The rest of the album proceeds in the same fashion, both elaborating on and wrapping up the story Conley has written about himself. Make no mistake: while there are almost always some doubts as to whether or not a writer is speaking autobiographically through their narrator, be it in song, prose, or poetry, one is absolutely certain that this record and overall concept are entirely based in Conley’s life and feelings.
Moving past the first song, most others on the record are unremarkable, but not in a negative way; they are points of elaboration on Conley’s story. Basically, the record sounds like a Saves The Day album, both musically and lyrically, as well as in terms of production.

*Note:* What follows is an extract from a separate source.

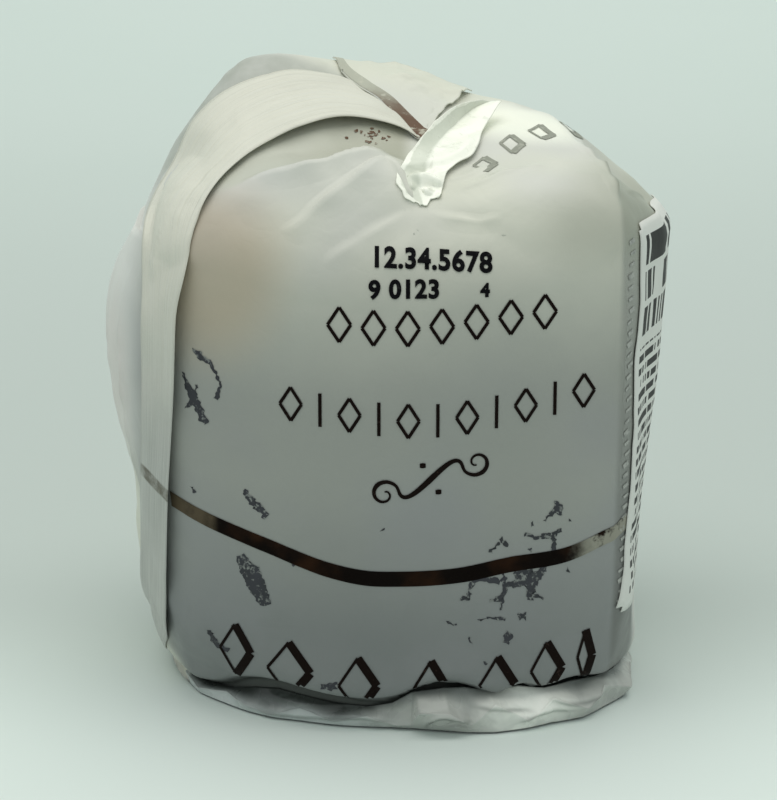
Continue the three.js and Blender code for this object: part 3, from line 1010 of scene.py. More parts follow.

All the band’s usual musical elements are present, including the expected pop sensibility and Conley’s deft rhythm guitar work—his chord progressions are, more often than not, extremely creative variations on common pop progressions. Again, the qualification of these songs as “unremarkable” isn’t a negative thing; few songs on the record truly stand out amongst the others, lyrically or musically, but it seems like that’s the point with an album like this. As the conclusion of a three-part concept, a grand project by the creative force behind the band, this record moves as one piece, one point with many moving parts. Of course, there are some points of note as far as what does actually stand out. For example, towards the end of the album lie, “O” and “Undress Me” are two incredibly dynamic, moving, truly passionate songs, and because they fall at the end of the record, the mood and lyrical content of the songs are crucial to the resolution of the overarching, three-album story.
It almost seems like one has to appreciate Daybreak and the rest of Conley’s releases with his primary project not for their technical qualities, be they musical or lyrical, but as pieces of consummate and skillful songwriting. While Chris Conley is by all means a terrific musician, he presents himself in a different light with records like these, because they are so narrative, so autobiographical. He appears to be an artist in a more classical sense, because his songs aren’t just about the music or the lyrics, but are an overall cohesive expression of who he is as a person, where he feels he stands, both in respect to himself and those around him. That, it would seem, is why we are so drawn to Saves The Day, to begin with—because there is so much vulnerability, so much meaning in Conley’s work.